Anche questo motivo è infondato.
La tesi avanzata dall’Erario circa l’esclusione della autonomia gestionale e, per l’effetto, della soggettività passiva di imposta delle società in house providing è stata recentemente sconfessata da questa Corte; si è, infatti, osservato che «in tema di reddito d’impresa, la società “in house providing” anche sotto il profilo fiscale è centro autonomo di imputazione di rapporti e posizioni giuridiche soggettive rispetto all’ente locale che su di essa esercita il cd. “controllo analogo”, con conseguente sussistenza di autonomo titolo giuridico per dedurre i costi e detrarre l’IVA in relazione a contratti dalla stessa stipulati, operando essa come società di diritto privato» (Cass. 29/07/2021, n. 21658); la natura privatistica della società non «è incisa dall’eventualità del cd. controllo analogo, mediante il quale l’azionista pubblico svolge un’influenza dominante sulla società, così da rendere il legame partecipativo assimilabile ad una relazione interorganica che, tuttavia, non incide affatto sulla distinzione sul piano giuridico-formale, tra P.A. ed ente privato societario, che è pur sempre centro di imputazione di rapporti e
posizioni giuridiche soggettive diverso dall’ente partecipante» (Cass. 22/02/2019, n. 5346).

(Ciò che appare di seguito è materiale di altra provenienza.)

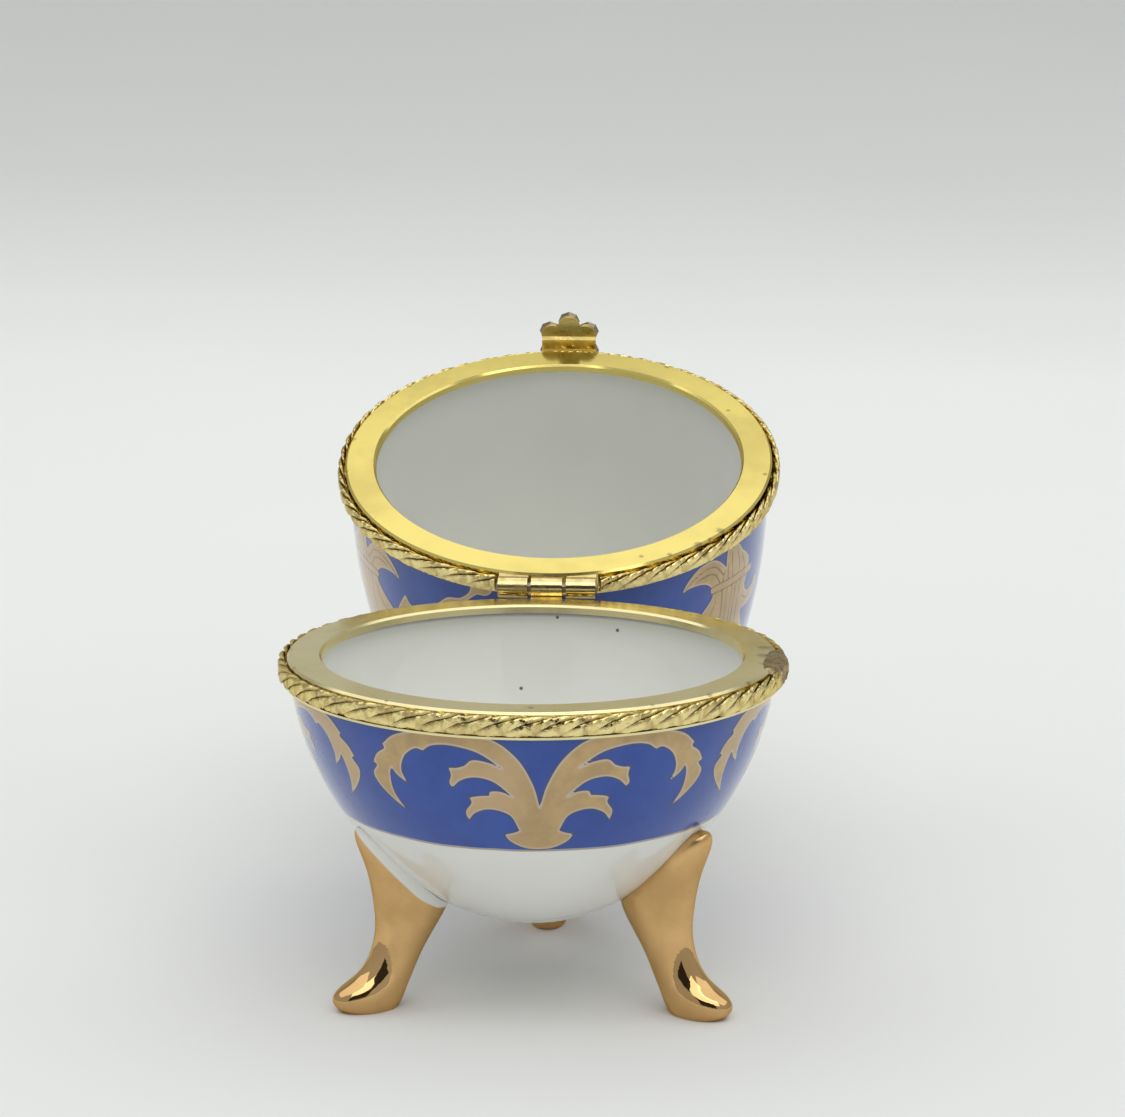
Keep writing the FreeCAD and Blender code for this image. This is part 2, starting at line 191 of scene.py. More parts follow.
def glaze(name, band_foot, veined, mouth, specks):
    """Clear glaze over white porcelain, with the cobalt band, its hairline, the gold and kiln specks."""
    material = bpy.data.materials.new(name)
    material.use_nodes = True
    tree = material.node_tree
    shader = tree.nodes["Principled BSDF"]
    shader.inputs["Coat Weight"].default_value = 1.0
    shader.inputs["Coat Roughness"].default_value = 0.03
    shader.inputs["Coat IOR"].default_value = 1.5
    shader.inputs["Specular IOR Level"].default_value = 0.1

    def node(kind, **settings):
        made = tree.nodes.new(kind)
        for key, value in settings.items():
            setattr(made, key, value)
        return made

    def math_node(operation, a, b):
        made = node("ShaderNodeMath", operation=operation)
        for socket, value in zip(made.inputs, (a, b)):
            if isinstance(value, (int, float)):
                socket.default_value = value
            else:
                tree.links.new(value, socket)
        return made.outputs[0]

    def ramp(value, low, high):
        """0 below low, 1 above high, smooth between."""
        made = node("ShaderNodeMapRange", interpolation_type="SMOOTHSTEP")
        tree.links.new(value, made.inputs["Value"])
        made.inputs["From Min"].default_value = low
        made.inputs["From Max"].default_value = high
        return made.outputs["Result"]

    def blend(share, a, b):
        made = node("ShaderNodeMix", data_type="RGBA")
        tree.links.new(share, made.inputs["Factor"])
        for socket, value in ((made.inputs[6], a), (made.inputs[7], b)):
            if isinstance(value, tuple):
                socket.default_value = value + (1.0,)
            else:
                tree.links.new(value, socket)
        return made.outputs[2]

    def fog(scale, detail=2.0, roughness=0.5):
        made = node("ShaderNodeTexNoise")
        tree.links.new(place.outputs["Object"], made.inputs["Vector"])
        made.inputs["Scale"].default_value = scale
        made.inputs["Detail"].default_value = detail
        made.inputs["Roughness"].default_value = roughness
        return made.outputs["Fac"]

    place = node("ShaderNodeTexCoord")
    drop = node("ShaderNodeAttribute", attribute_name="below_rim").outputs["Fac"]
    gold_depth = node("ShaderNodeAttribute", attribute_name="gold_depth").outputs["Fac"]
    outside = node("ShaderNodeAttribute", attribute_name="outside").outputs["Fac"]

    # White body: a cool shade with faint clouds, and kiln specks at (degrees, radius, drop)
    white = blend(fog(70.0), (0.77, 0.77, 0.725), (0.845, 0.85, 0.80))
    for turn, radius, low in specks:
        gap = node("ShaderNodeVectorMath", operation="DISTANCE")
        tree.links.new(place.outputs["Object"], gap.inputs[0])
        gap.inputs[1].default_value = mouth @ (Vector(at_mouth(radius, math.radians(turn), low)) * MM)
        white = blend(ramp(gap.outputs["Value"], 0.0003, 0.0001), white, (0.12, 0.11, 0.10))

    # Cobalt: uneven where the brush laid it thick or thin
    cobalt = blend(ramp(fog(160.0, 4.0, 0.6), 0.3, 0.7), (0.014, 0.058, 0.315), (0.022, 0.078, 0.380))
    wander = math_node("MULTIPLY", math_node("SUBTRACT", fog(90.0), 0.5), 0.5)
    drop = math_node("ADD", drop, wander)
    on_band = math_node("MULTIPLY", ramp(drop, band_foot + 0.04, band_foot - 0.04), outside)
    colour = blend(on_band, white, cobalt)
    line_low = ramp(drop, band_foot - 0.02, band_foot + 0.05)
    line_high = ramp(drop, band_foot + 0.30, band_foot + 0.16)
    hairline = math_node("MULTIPLY", math_node("MULTIPLY", line_low, line_high), outside)
    colour = blend(math_node("MULTIPLY", hairline, 0.75), colour, (0.23, 0.15, 0.08))

    # Gold transfer: a dark keyline, a pale rim where the gold thins, and a warm uneven field
    field = blend(ramp(fog(300.0, 5.0, 0.65), 0.3, 0.7), (0.42, 0.285, 0.125), (0.56, 0.385, 0.17))
    field = blend(ramp(fog(75.0, 1.0), 0.35, 0.7), field, (0.56, 0.385, 0.21))
    gold = blend(ramp(gold_depth, 0.08, 0.34), (0.55, 0.46, 0.36), field)
    if veined:
        vein = node("ShaderNodeAttribute", attribute_name="vein_gap").outputs["Fac"]
        gold = blend(ramp(vein, 0.17, 0.07), gold, (0.24, 0.145, 0.08))
    keyline = math_node("MULTIPLY", ramp(gold_depth, -0.22, -0.06), outside)
    colour = blend(math_node("MULTIPLY", keyline, 0.8), colour, (0.075, 0.07, 0.085))
    on_gold = math_node("MULTIPLY", ramp(gold_depth, -0.02, 0.05), outside)
    colour = blend(on_gold, colour, gold)
    tree.links.new(colour, shader.inputs["Base Color"])
    tree.links.new(math_node("MULTIPLY", on_gold, 0.35), shader.inputs["Metallic"])
    tree.links.new(math_node("MULTIPLY_ADD", on_gold, 0.12), shader.inputs["Roughness"])
    shader.inputs["Roughness"].links[0].from_node.inputs[2].default_value = 0.24
    ripple = node("ShaderNodeBump")
    ripple.inputs["Strength"].default_value = 0.05
    ripple.inputs["Distance"].default_value = 0.0004
    tree.links.new(fog(210.0, 3.0), ripple.inputs["Height"])
    tree.links.new(ripple.outputs["Normal"], shader.inputs["Normal"])
    tree.links.new(ripple.outputs["Normal"], shader.inputs["Coat Normal"])
    return material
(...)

Si tratta di un orientamento ormai consolidato (v. anche Cass. n. 37951/2021, 34627/2024 e 32393/2024), dal quale non vi è motivo di discostarsi.
In base alle considerazioni svolte il ricorso va integralmente rigettato.
Le spese del giudizio di legittimità seguono la soccombenza e si liquidano come da dispositivo.
Rilevato che risulta soccombente l’Agenzia delle Entrate, ammessa alla prenotazione a debito del contributo unificato per essere amministrazione pubblica difesa dall’Avvocatura Generale dello Stato, non si applica l’articolo 13 comma 1 quater del d.P.R. 30 maggio 2002 n. 115, nel testo introdotto dall’art. 1, comma 17, della l. 228 del 2012 (Cass. 29/01/2016, n. 1778).
P.Q.M.
La Corte rigetta il ricorso e condanna la ricorrente al pagamento in favore di RAGIONE_SOCIALE in persona del legale rappresentante pro tempore , delle spese del giudizio di legittimità, che liquida in Euro 28.000,00 per compensi, oltre esborsi liquidati in Euro 200,00, oltre rimb. spese forf. nella misura del 15% dei compensi, oltre accessori di legge.
Così deciso in Roma, nella camera di consiglio del 1° aprile 2025.